- Episode no.: Season 1 Episode 11
- Directed by: Dan Lerner
- Written by: Brandon Margolis; Brandon Sonnier;
- Production code: 111
- Original air date: January 13, 2014

Guest appearances
- Alan Alda as Alan Fitch; Frank Whaley as Karl Hoffman; Hisham Tawfiq as Dembe Zuma; Amir Arison as Aram Mojtabai; Charles Baker as Grey / Newton Phillips; Shirley Roeca as Melissa Wilkinson; Victor Slezak as Henry Krueger; Kate Nowlin as Karen Brodine; Deborah S. Craig as Luli Zeng; Dominik Tiefenthaler as Fyodor; Frank Pando as George Wilkinson; Neal Matarazzo as Mr. Brodine; Eisa Davis as ND Agent; Graham Winton as Support Group Leader; Jane Alexander as Diane Fowler;

Episode chronology
| ← Previous "Anslo Garrick Conclusion" | Next → "The Alchemist" |
- The Blacklist season 1

= The Good Samaritan (The Blacklist) =

"The Good Samaritan" is the eleventh episode of the first season of the American crime drama The Blacklist.
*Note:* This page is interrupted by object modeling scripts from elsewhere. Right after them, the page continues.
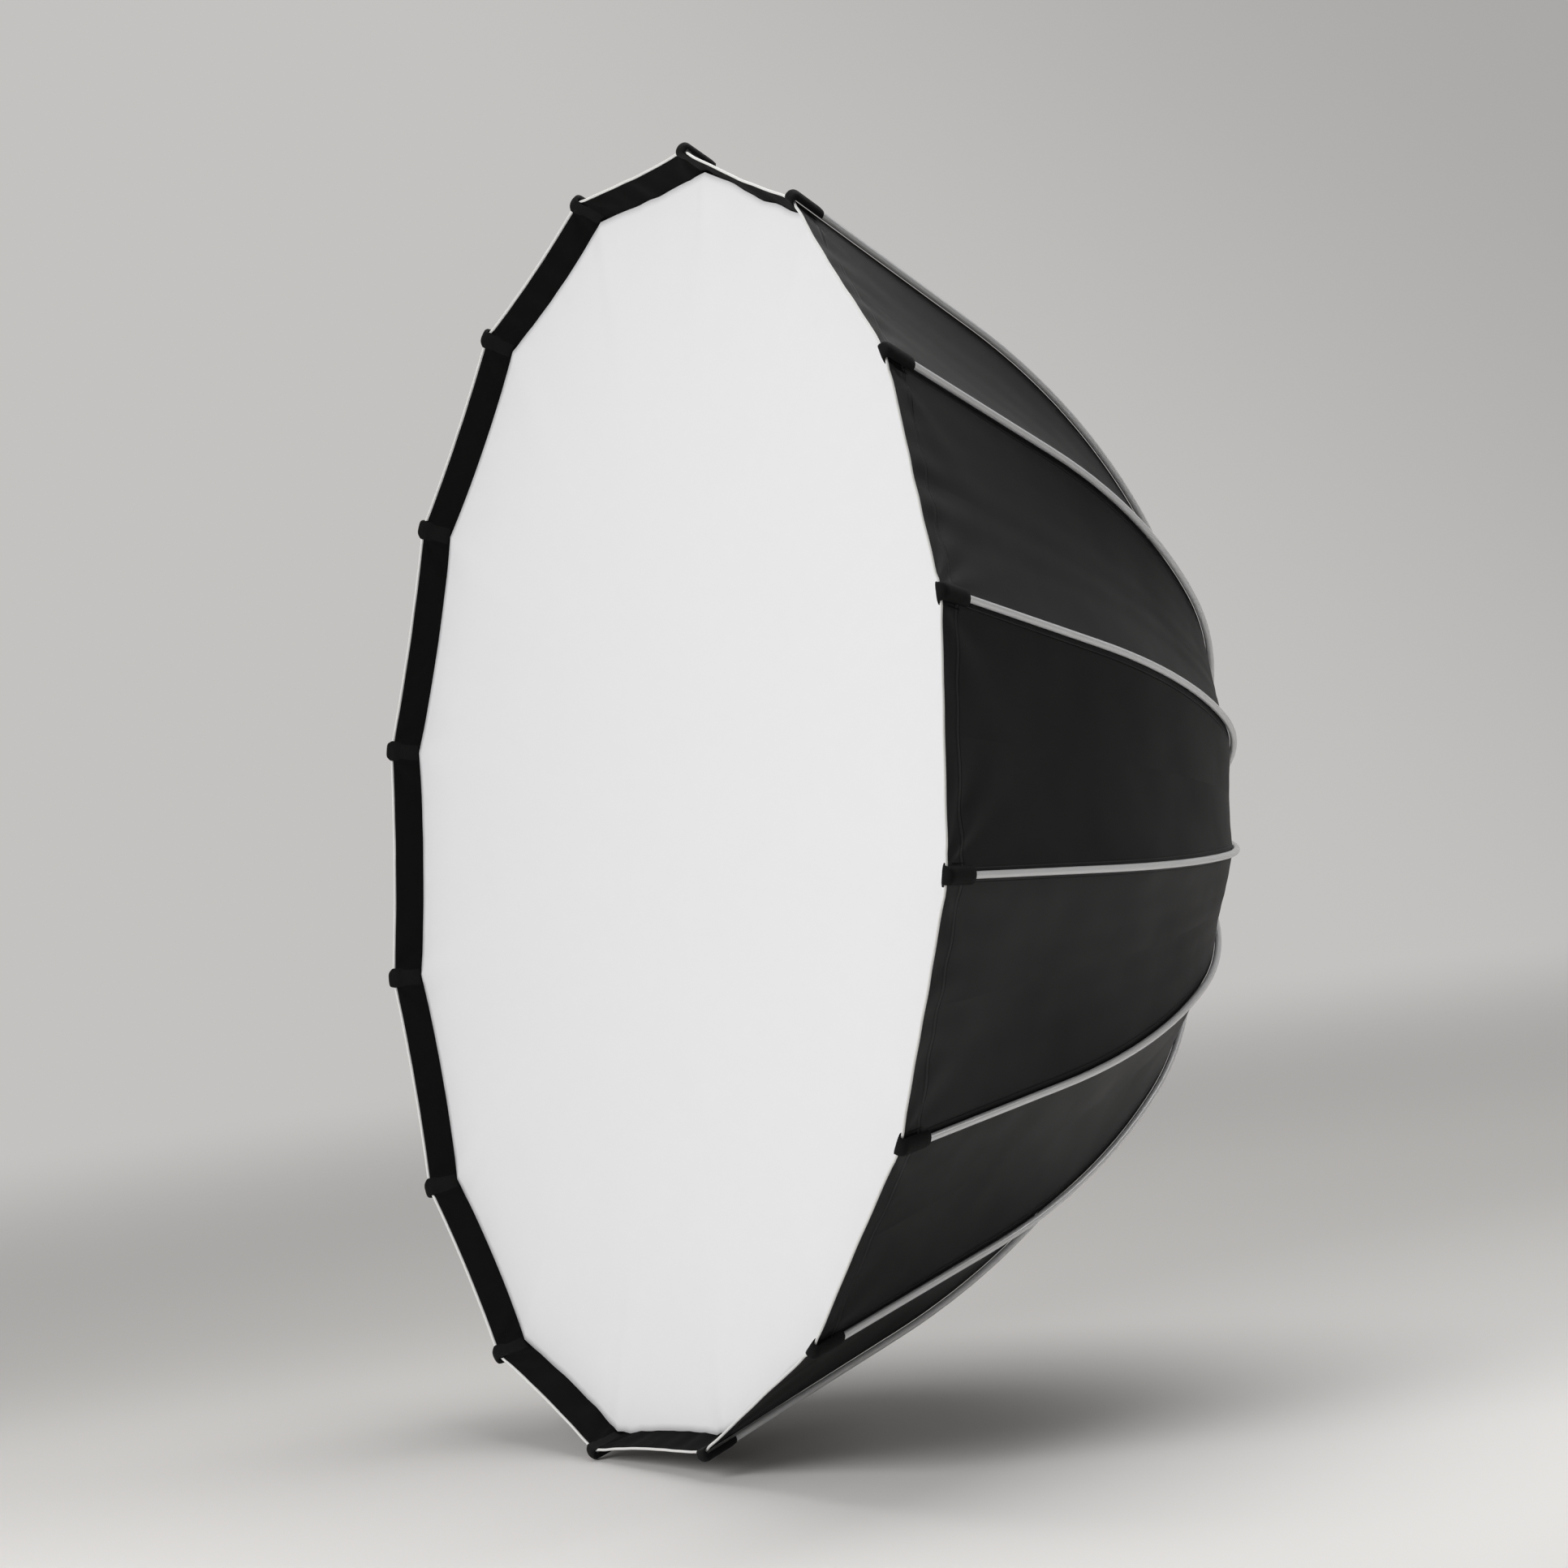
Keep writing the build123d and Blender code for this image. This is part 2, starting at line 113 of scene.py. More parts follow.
# Radii that part each rib's cloth strip into bands
BAND_RADII = (0.125, 0.20, 0.32, 0.43, 0.51, 0.58, 0.64, 0.695, TIP_RADIUS)

# The share of the room between its neighbours that folded_share works out for a folded strip
FOLD_SLACK = 0.93

# The share of the rib's length, from the tip, over which a gore is hollow
HOLLOW_END = 0.78

# How finely the pieces are meshed: counts, or steps in metres
STRIP_COLUMNS = 44
COLUMN_CROWDING = 1.15
ROW_STEP_HUB = 0.008
ROW_STEP_RIM = 0.006
ROW_STEP = 0.016
COLLAR_COLUMNS = 96
PIPING_SIDES = 14
PIPING_ROWS = 40
STRAP_COLUMNS = 24
STRAP_ROWS = 60
DIFFUSER_COLUMNS = 320
DIFFUSER_ROWS = 72

# Gaps and levels between touching pieces
LIP_GAP = 0.0003
PIPING_GAP = 0.0004
STRAP_OVER_ROD = 0.0004
STRAP_OVER_CLOTH = 0.0002
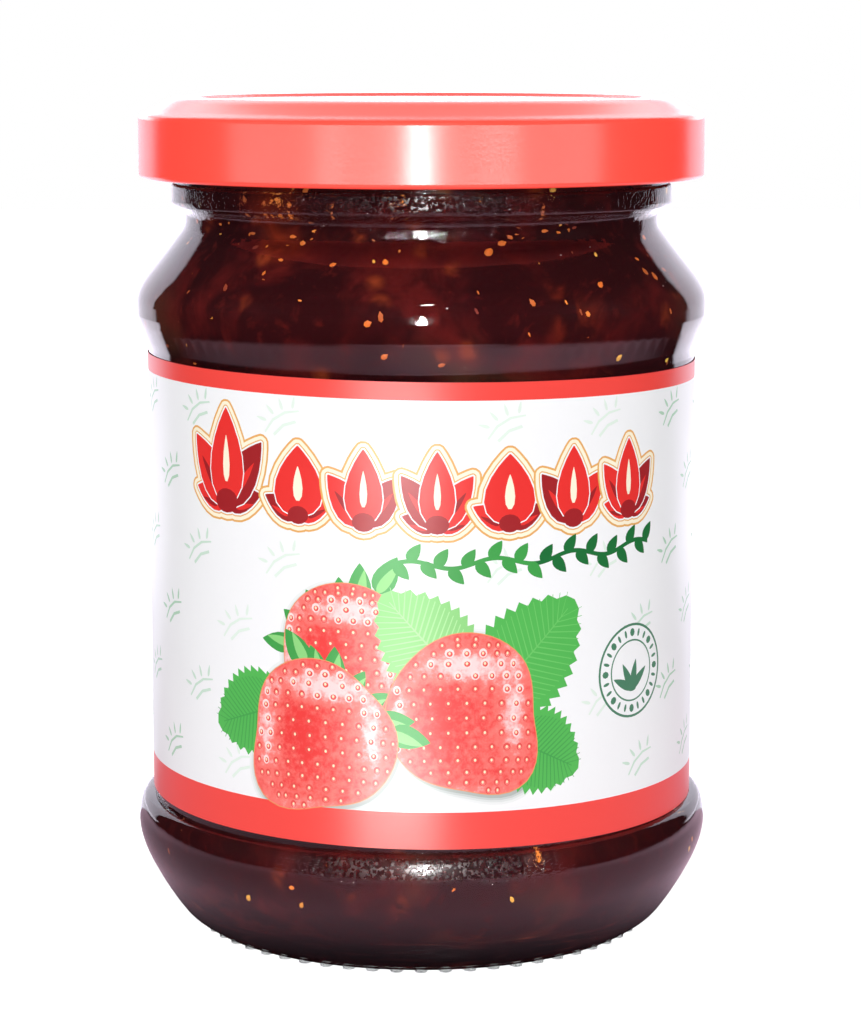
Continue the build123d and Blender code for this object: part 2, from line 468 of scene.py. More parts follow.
def jam_outline():
    """The jam's side as (radius, height), from the edge of its floor to its level, read from its CAD mesh."""
    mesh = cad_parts["jam_filling"].data
    co = np.empty(len(mesh.vertices) * 3)
    mesh.vertices.foreach_get("co", co)
    co = co.reshape(-1, 3)
    radius = np.hypot(co[:, 0], co[:, 1])
    wall = radius > FLAT_RADIUS
    pairs = sorted({(round(z, 6), round(r, 5)) for r, z in zip(radius[wall].tolist(), co[wall, 2].tolist())})
    outline = [pairs[0]]
    for z, r in pairs[1:]:
        if z - outline[-1][0] > 0.05 * MM or abs(r - outline[-1][1]) > 0.2 * MM:
            outline.append((z, r))
    return [(r, z) for z, r in outline]


jam_side = jam_outline()


def jam_radius(z):
    """The jam's radius at a height, both in metres."""
    return float(np.interp(z, [p[1] for p in jam_side], [p[0] for p in jam_side]))


def make_jam():
    """The filling, reaching a little way into the wall so that no air shows between them."""
    skin = []
    for k, (r, z) in enumerate(jam_side):
        before = jam_side[max(k - 1, 0)]
        after = jam_side[min(k + 1, len(jam_side) - 1)]
        out = Vector((after[1] - before[1], before[0] - after[0])).normalized()
        skin.append((r + out.x * JAM_REACH, z + out.y * JAM_REACH))
    floor_z = jam_low.z - JAM_REACH
    profile = [(0.0, floor_z), (skin[0][0], floor_z)] + skin[1:]
    # the level sinks a little from the wall to the middle
    profile.append((jam_side[-1][0] - 1.2 * MM, jam_high.z - 0.4 * MM))
    profile.append((0.0, jam_high.z - 0.5 * MM))
    points, faces = lathe(profile, 160)
    piece = new_piece("jam", points, faces, [jam_material()])
    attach(piece, "root")
    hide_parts("jam_filling")
    return piece


def small_body(length, width, thick, point, around=8, along=6):
    """Points and faces of one seed or bubble, long axis X, blunt at one end when point is over 0."""
    points = [(-length / 2, 0, 0)]
    for i in range(1, along):
        u = i / along
        x = -math.cos(math.pi * u) * length / 2
        swell = math.sin(math.pi * u) * (1 - point * (u - 0.35))
        for k in range(around):
            a = 2 * math.pi * k / around
            points.append((x, swell * width / 2 * math.cos(a), swell * thick / 2 * math.sin(a)))
    points.append((length / 2, 0, 0))
    last = len(points) - 1
    faces = []
    for k in range(around):
        n = (k + 1) % around
        faces.append((0, 1 + n, 1 + k))
        faces.append((last, last - around + k, last - around + n))
        for i in range(along - 2):
            b = 1 + i * around
            faces.append((b + k, b + n, b + around + n, b + around + k))
    return np.array(points), faces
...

The episode premiered in the United States on NBC on January 13, 2014.

==Plot==
Red remains missing and conducts his own investigation to hunt down those who betrayed him during the Anslo Garrick incident. The entire FBI team is under investigation as internal affairs tries to find the mole. Aram is initially suspected, but Red is able to prove he was set up. Meanwhile, a serial killer from Liz's past, "The Good Samaritan" (guest star Frank Whaley), strikes again. Elizabeth is allowed to join the hunt for the killer, as Cooper knows Red will likely realize how much this unsolved case means to Elizabeth and reach out to help her. Soon Elizabeth discovers the victims are all linked through abusing a family member, and that the killer was likely an abuse victim himself. Though she finally kills the Good Samaritan, she gives the man's final near-victim (guest star Frank Pando) a warning to treat his wife better or she'll make him regret hurting her. Red confronts a financier named Henry Krueger (Victor Slezak) for betraying him and shoots him, forcing the wounded Kreuger to give up the name Newton Phillips, who is in fact Red's aide. Red later confronts Phillips for leaking his location to Garrick and kills him via suffocation, with Phillips having told him to make it look like an accident. Red then visits Elizabeth to tell her that "his house is clean" now, but hers isn't, explaining that Phillips couldn't have pulled this off by himself and that there's another mole inside the unit.

==Reception==
===Ratings===
"The Good Samaritan" premiered on NBC on January 13, 2014, in the 10–11 p.m. time slot. The episode garnered a 2.5/7 Nielsen rating with 9.35 million viewers, making it the highest rated show in its time slot and the eleventh most watched television show of the week.

===Reviews===
Jason Evans of The Wall Street Journal praised James Spader's performance as Raymond Reddington: "This was another tour-de-force by James Spader. He has so much fun playing bad Red and we saw a lot of bad Red tonight". However, he said "the story of the Samaritan was a bit of a yawner" and thought "it just did not matter to the overall plot".

Jodi Walker of Entertainment Weekly gave a mixed review of the episode: "The Blacklist may be a little over the top, and it may really just be a showcase for one great actor, but I continue to be impressed by its ability to balance a serialized mystery and mythology with week-to-week storytelling and narrative arcs".